Harum revenues up as sales increase
Paper Edition | Page: 14
Coal mining and logistics company, PT Harum Energy (HRUM), recorded a 71.1 percent jump in revenues to US$583.1 million in the first half of this year thanks to a sharp increase in sales to big markets such as South Korea, Taiwan and China.
The increase in revenues is in contrast to the downturn faced by giant coal companies, including PT Bumi Resources (BUMI), which suffered from a $334.1 million loss partly due to falling coal prices.
Coal prices slid 22.5 percent from $109.29 per tonne in January to $84.64 per tonne in August.
“The rise in revenues is a result of a roughly 70 percent increase in sales volume in this semester compared to the same period in 2011,” Veronica Jordan, PT Harum Energy’s head of investor relations, told The Jakarta Post.

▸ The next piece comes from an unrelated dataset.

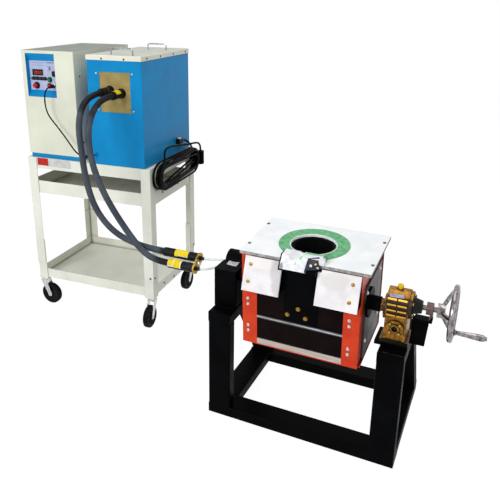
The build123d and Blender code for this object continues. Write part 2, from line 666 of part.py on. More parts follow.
# The recess narrows from the cabinet's face to the control panel
panel_x0 = recess_x0 + (recess_w - panel_w) / 2
panel_x1 = panel_x0 + panel_w
panel_z0 = recess_z + panel_low
panel_z1 = panel_z0 + panel_h
panel_y = cab_y0 + panel_deep
recess_lip = 3.0
funnel = block(recess_x0, recess_x1, cab_y0, recess_back, recess_z, recess_z1)
front_mid = ((recess_x0 + recess_x1) / 2, cab_y0 - 0.01, (recess_z + recess_z1) / 2)
back_mid = ((panel_x0 + panel_x1) / 2, panel_y, (panel_z0 + panel_z1) / 2)
front_face = Plane(origin=front_mid, x_dir=(1, 0, 0), z_dir=(0, 1, 0))
back_face = Plane(origin=back_mid, x_dir=(1, 0, 0), z_dir=(0, 1, 0))
mouth_cut = loft([
    front_face * Rectangle(recess_w - 2 * recess_lip, recess_h - 2 * recess_lip),
    back_face * Rectangle(panel_w, panel_h),
])
funnel -= mouth_cut
funnel -= block(panel_x0, panel_x1, panel_y - 0.01, panel_y + panel_t, panel_z0, panel_z1)
save(cart_at * funnel, "control_recess")

panel_floor = panel_y + panel_t
panel = block(panel_x0, panel_x1, panel_y, panel_floor, panel_z0, panel_z1)
save(cart_at * panel, "control_panel")

# Display, lamps, switch rosettes and the signal connector on the panel
knob_x, knob_z = panel_x0 + 32, panel_z0 + 19
start_x, start_z = panel_x0 + 101, panel_z0 + 46
stop_x, stop_z = panel_x0 + 98, panel_z0 + 20
plug_x, signal_z = panel_x0 + 118, panel_z0 + 20
rosette_t = 5.0
button_r = 8.0
stem_knob_r = 3.0
fittings = [block(panel_x0 + 16, panel_x0 + 68, panel_y - 4, panel_y, panel_z0 + 62, panel_z0 + 87)]
for number in range(4):
    lamp_x = panel_x0 + 12 + 19 * number
    fittings.append(rod_y(lamp_x, panel_y - 2, panel_y, panel_z0 + 48, 6))
rosette = rod_y(knob_x, panel_y - rosette_t, panel_y, knob_z, 14)
fittings.append(rosette - rod_y(knob_x, panel_y - rosette_t - 1, panel_y - 1, knob_z,
                                stem_knob_r + running_gap))
for bx, bz in ((start_x, start_z), (stop_x, stop_z)):
    collar = rod_y(bx, panel_y - rosette_t, panel_y, bz, 11)
    fittings.append(collar - rod_y(bx, panel_y - rosette_t - 1, panel_y - 0.5, bz,
                                   button_r + running_gap))
fittings.append(rod_y(panel_x0 + 101, panel_y - 5, panel_y, panel_z0 + 93, 6))
connector_l = 15.0
fittings.append(rod_y(plug_x, panel_y - connector_l, panel_y, signal_z, 8))
fittings.append(block(panel_x0 + 118, panel_x0 + 132, panel_y - 8, panel_y, panel_z0 + 60, panel_z0 + 82))
save(cart_at * Compound(fittings), "panel_fittings")

knob_front = panel_y - rosette_t - 14
knob = rod_y(knob_x, knob_front, panel_y - rosette_t - 0.3, knob_z, 9)
knob = chamfer(knob.edges().filter_by(GeomType.CIRCLE).sort_by(Axis.Y)[0], 1)
knob += rod_y(knob_x, knob_front + 2, panel_y - 1.5, knob_z, stem_knob_r)
save(cart_at * knob, "dial_knob")
button_front = panel_y - rosette_t - 4
button_back = panel_y - 3.5
for name, bx, bz in (("start_button", start_x, start_z), ("stop_button", stop_x, stop_z)):
    save(cart_at * rod_y(bx, button_front, button_back, bz, button_r), name)

# ----------------------------------------------------------- transformer box
pocket_back = cab_y0 + feed_panel_deep + feed_panel_t
feed_x0 = box_x0 + feed_panel_in
feed_x1 = feed_x0 + feed_panel_w
feed_z1 = feed_panel_z + feed_panel_h
box = block(box_x0, box_x1, cab_y0, box_y1, base_top, box_top)
box = fillet(box.edges().filter_by(Axis.Z), 3)
box -= block(feed_x0, feed_x1, cab_y0 - 1, pocket_back, feed_panel_z, feed_z1)
save(cart_at * box, "box_shell")

lid = block(box_x0 - lid_over, box_x1 + lid_over, cab_y0 - lid_over, box_y1 + lid_over, box_top,
            box_top + lid_h)
lid = fillet(lid.edges().filter_by(Axis.Z) + lid.edges().group_by(Axis.Z)[-1], 3)
save(cart_at * lid, "box_lid")

lid_top = box_top + lid_h
handle_rise = 29.0
wire_r = 3.0
handles = []
for hx0, hx1, hy in ((101, 205, 26), (116, 211, 310)):
    x0 = box_x0 + hx0 + wire_r
    x1 = box_x0 + hx1 - wire_r
    y = cab_y0 + hy
    top = lid_top + handle_rise - wire_r
    line = FilletPolyline((x0, y, lid_top), (x0, y, top), (x1, y, top), (x1, y, lid_top), radius=10)
    handles.append(sweep(Plane(origin=(x0, y, lid_top), z_dir=(0, 0, 1)) * Circle(wire_r), path=line))
save(cart_at * Compound(handles), "lid_handles")

feed_plate = block(feed_x0, feed_x1, cab_y0 + feed_panel_deep, pocket_back, feed_panel_z, feed_z1)
save(cart_at * feed_plate, "feed_panel")

# -------------------------------------------------------------------- cables
# Boots on the feed panel, the sleeved coupler at the far ends, and cable glands
boot_y1 = cab_y0 + feed_panel_deep
boot_y0 = boot_y1 - boot_l
exit_a = (box_x0 + 104, 1037.0)
exit_b = (box_x0 + 157, 1028.0)
sleeve_dir = Vector(0.9983, -0.0485, 0.033).normalized()
sleeve_end_a = Vector(17.0, -247.0, 502.0)
sleeve_side = Vector(16.0, -280.0, 475.0) - sleeve_end_a
sleeve_end_b = sleeve_end_a + sleeve_side - sleeve_dir * sleeve_side.dot(sleeve_dir)
sleeve_l_a = 145.0
sleeve_l_b = 107.0
signal_gland = (box_x0 + 22, cab_y0 - 12, deck_h + 42)
boots = []
for bx, bz in (exit_a, exit_b):
    boots.append(cart_at * rod_y(bx, boot_y0, boot_y1, bz, boot_d / 2))
boots.append(cart_at * rod_y(signal_gland[0], signal_gland[1], cab_y0, signal_gland[2], 7))
elbow_y = cab_y0 + 325
elbow_z = deck_h + 53
boots.append(cart_at * block(box_x1, box_x1 + 20, elbow_y - 28, elbow_y, elbow_z - 10, elbow_z + 12))
save(Compound(boots), "cable_boots")

clamp_t = 6.0
clamp_r = 20.0
between = sleeve_end_b - sleeve_end_a
clamp_plane = Plane(origin=(sleeve_end_a + sleeve_end_b) / 2, x_dir=between, z_dir=sleeve_dir)
coupler = extrude(clamp_plane * SlotCenterToCenter(between.length, 2 * clamp_r), clamp_t)
for end, length in ((sleeve_end_a, sleeve_l_a), (sleeve_end_b, sleeve_l_b)):
    begin = Plane(origin=end - sleeve_dir * length, z_dir=sleeve_dir)
    coupler += extrude(begin * Circle(boot_d / 2), length)
save(coupler, "cable_coupler")


def from_cart(points):
    return [tuple((cart_at * Pos(*p)).position) for p in points]


start_a = sleeve_end_a - sleeve_dir * sleeve_l_a
start_b = sleeve_end_b - sleeve_dir * sleeve_l_b
cable_a_points = from_cart([(exit_a[0], boot_y0, exit_a[1]), (exit_a[0], boot_y0 - 72, exit_a[1])])
cable_a_points += [(-501, -205, 1003), (-487, -248, 938), (-479, -250, 850), (-472, -248, 755),
                   (-451, -247, 660), (-408, -246, 585), (-341, -246, 532), (-263, -244, 508),
                   tuple(start_a - sleeve_dir * 64), tuple(start_a)]
save(cord(cable_a_points, cable_d), "cable_a")

cable_b_points = from_cart([(exit_b[0], boot_y0, exit_b[1]), (exit_b[0], boot_y0 - 72, exit_b[1])])
cable_b_points += [(-449, -202, 996), (-443, -246, 938), (-431, -264, 860), (-406, -271, 775),
                   (-367, -272, 695), (-319, -272, 622), (-251, -272, 538), (-206, -271, 493),
                   tuple(start_b - sleeve_dir * 60), tuple(start_b)]
save(cord(cable_b_points, cable_d), "cable_b")

hose_start_a = sleeve_end_a + sleeve_dir * clamp_t
hose_start_b = sleeve_end_b + sleeve_dir * clamp_t
hose_end_x = stand_x + feed_in
hose_a_points = [tuple(hose_start_a), tuple(hose_start_a + sleeve_dir * 34), (hose_end_x - 38, -245, 512),
                 (hose_end_x, -245, 512)]
save(cord(hose_a_points, hose_d), "hose_a")
hose_b_points = [tuple(hose_start_b), tuple(hose_start_b + sleeve_dir * 34), (hose_end_x - 36, -258, 492),
                 (hose_end_x, -258, 492)]
save(cord(hose_b_points, hose_d), "hose_b")

panel_exit = (plug_x, panel_y - connector_l, signal_z)
panel_cord_points = from_cart([panel_exit, (152, -19, 1038), (152, -40, 1017), (151, -43, 987),
                               (150, -40, 958), (158, -38, 927), (176, -36, 902), (203, -36, 873),
                               (232, -40, 843), (264, -48, 812), (300, -62, 782), (332, -62, 768),
                               (356, -39, 764), signal_gland])
save(cord(panel_cord_points, signal_d), "panel_cord")

# Spare mains cable in an oval hank on the cart's right side, its two ends free
hank_x0 = cart_l + 1
hank_x1 = hank_x0 + 38
hank_y0, hank_y1 = 15.0, 430.0
hank_z0, hank_z1 = shelf_z + shelf_rim + 1, deck_h + 18
hank_mid = Plane.YZ.offset(hank_x0)
hank_l = hank_y1 - hank_y0
hank_h = hank_z1 - hank_z0
hank_plan = Pos((hank_y0 + hank_y1) / 2, (hank_z0 + hank_z1) / 2)
hank_eye = 26.0
hank = extrude(hank_mid * hank_plan * SlotOverall(hank_l, hank_h), hank_x1 - hank_x0)
hank = fillet(hank.edges(), 12)
hank -= extrude(hank_mid * hank_plan * SlotOverall(hank_l - hank_h + hank_eye, hank_eye),
                hank_x1 - hank_x0)
save(cart_at * hank, "mains_hank")

lead_points = from_cart([(box_x1 + 11, elbow_y, elbow_z), (box_x1 + 11, elbow_y + 27, elbow_z), (611, 386, 759),
                         (628, 398, hank_z1 + 3)])
save(cord(lead_points, mains_d), "mains_lead")
tail_points = from_cart([(624, 84, hank_z1), (624, 84, hank_z1 + 26), (620, 104, 788), (616, 150, 790),
                         (618, 235, 784), (626, 320, 777), (634, 380, 770), (640, 428, 757),
                         (640, 455, 735), (640, 455, 705)])
save(cord(tail_points, mains_d), "mains_tail")
plug_r = 17.0
plug_body = rod_z(640, 455, 640, 705, plug_r)
plug_body = fillet(plug_body.edges().filter_by(GeomType.CIRCLE), 3)
save(cart_at * plug_body, "mains_plug")
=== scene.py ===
import bmesh
import bpy
import numpy as np
from math import cos, pi, radians, sin
from mathutils import Matrix, Vector


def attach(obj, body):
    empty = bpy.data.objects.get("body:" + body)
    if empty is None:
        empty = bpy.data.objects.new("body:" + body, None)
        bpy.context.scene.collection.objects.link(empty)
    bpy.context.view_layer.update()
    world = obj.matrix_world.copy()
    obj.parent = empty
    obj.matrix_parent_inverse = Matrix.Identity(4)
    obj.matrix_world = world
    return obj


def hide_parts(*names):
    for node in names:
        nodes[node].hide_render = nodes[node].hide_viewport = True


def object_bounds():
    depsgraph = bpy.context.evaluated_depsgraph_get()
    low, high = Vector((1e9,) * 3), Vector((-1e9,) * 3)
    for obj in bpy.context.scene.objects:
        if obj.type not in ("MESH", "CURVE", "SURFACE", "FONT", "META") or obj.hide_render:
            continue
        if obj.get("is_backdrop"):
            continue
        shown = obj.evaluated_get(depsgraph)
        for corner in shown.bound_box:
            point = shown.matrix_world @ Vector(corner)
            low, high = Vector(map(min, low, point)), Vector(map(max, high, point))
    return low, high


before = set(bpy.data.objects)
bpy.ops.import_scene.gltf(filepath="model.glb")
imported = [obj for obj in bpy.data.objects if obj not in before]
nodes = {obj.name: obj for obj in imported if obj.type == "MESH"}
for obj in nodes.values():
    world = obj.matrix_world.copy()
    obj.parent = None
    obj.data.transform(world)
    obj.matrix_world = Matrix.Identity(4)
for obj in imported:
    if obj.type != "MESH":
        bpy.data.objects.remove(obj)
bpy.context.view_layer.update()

# ---- The viewpoint
# A standing adult's eye about two metres off, looking down a little from the
# hand wheel's side; the lens is shifted to take in the cart's far corner.


def put(name, data):
    """A new object with this data, linked into the scene."""
    made = bpy.data.objects.new(name, data)
    bpy.context.scene.collection.objects.link(made)
    return made


eye = (0.9582, -2.0215, 1.3936)
heading, dip, roll = 0.4510, 0.3141, 0.0019
picture_px, focal_px, shift_px = 500, 605.35, (30.43, -55.15)
ahead = Vector((-sin(heading) * cos(dip), cos(heading) * cos(dip), -sin(dip)))
level = Vector((cos(heading), sin(heading), 0))
upward = level.cross(ahead)
across = level * cos(roll) + upward * sin(roll)
upward = upward * cos(roll) - level * sin(roll)
lens = bpy.data.cameras.new("viewpoint")
lens.sensor_width = 36
lens.lens = focal_px / picture_px * 36
lens.shift_x = shift_px[0] / picture_px
lens.shift_y = shift_px[1] / picture_px
lens.clip_end = 60
camera = put("viewpoint", lens)
axes = Matrix((across, upward, -ahead)).transposed().to_4x4()
camera.matrix_world = Matrix.Translation(eye) @ axes
bpy.context.scene.camera = camera

# ---- The two heavy feed cables
# Rubber sheathed water-cooled leads, 24 mm thick, that droop from the
# transformer box to the coupler beside the stand; the sheath is grey and dull.
cart_corner = [-0.9519, -0.0376, 0]
cart_turn = radians(4.19)
cart_axes = np.array([[cos(cart_turn), sin(cart_turn), 0],
                      [-sin(cart_turn), cos(cart_turn), 0], [0, 0, 1]])


def on_cart(points):
    """Points given in mm from the cart's front left corner, as metres in the shared frame: turned
    about the upright by the cart's turn and set at its corner."""
    return np.asarray(points, float) / 1000 @ cart_axes + cart_corner


def linear(code):
    """An sRGB hex colour as linear red, green, blue and alpha."""
    steps = [int(code[i:i + 2], 16) / 255 for i in (1, 3, 5)]
    return [c / 12.92 if c <= 0.04045 else ((c + 0.055) / 1.055) ** 2.4 for c in steps] + [1.0]


def add(tree, kind, settings, **inputs):
    """Adds one shader node: its kind and settings, then each input by name, or by number after an
    underscore: a socket to link, a node for its first socket, or a value to hold."""
    node = tree.nodes.new("ShaderNode" + kind)
    for name, value in settings.items():
        setattr(node, name, value)
    for name, value in inputs.items():
        socket = node.inputs[int(name[1:])] if name[0] == "_" else node.inputs[name.replace("_", " ")]
        value = value.outputs[0] if isinstance(value, bpy.types.Node) else value
        if isinstance(value, bpy.types.NodeSocket):
            tree.links.new(value, socket)
        else:
            socket.default_value = value
    return node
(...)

The rise in revenues, therefore, brought up the company’s gross profit by 33 percent to $189.9 million from $142.5 million, she added.
The production capacity of the company including that of its subsidiaries PT Mahakam Sumber Jaya, PT Santan Batubara and PT Tambang Batubara Harum mining subsidiaries was roughly 20 million tons, she went on.
“Meanwhile, the total production volume for PT Harum Energy in the first half of 2012 was 6.1 million tonnes,” she said, adding that the major markets for the company in the first half of the year were South Korea, Taiwan and China.
The production activities of the company in this half of the year generated a rise in production costs, which leaped by 98.3 percent to $393.2 million in the second of this year compared to $198.2 million in the same period last year.
“The rise in fuel prices is one of the triggers behind the increase in production costs,” Jordan noted.
She added that in order to control the rise in production costs, the company planned to take steps to promote efficiency.
“The steps we are taking include implementing fuel efficiency programs, decreasing the utilization of non-essential equipment and rescheduling all non-production related projects,” she pointed out.
On the liabilities side, PT Harum Energy’s liabilities sat at $148.4 million by June 2012. The figure was 23.7 percent, or $28.4 million, more than their liabilities by the end of December last year.
“The rise in liabilities is due to an increase in operational debts to the company’s mining contractors. The rise is in line with the increase in the company’s level of production. These debts are part of the company’s capital cycle,” Jordan explained.
According to her, the company had not yet revised its targets, although commodity prices remained low and foreign markets remained under the pressure of sluggish growth in Western economies.
“However, the drop in commodity prices will affect the selling price of the company’s [coal] by approximately 10 percent,” she noted.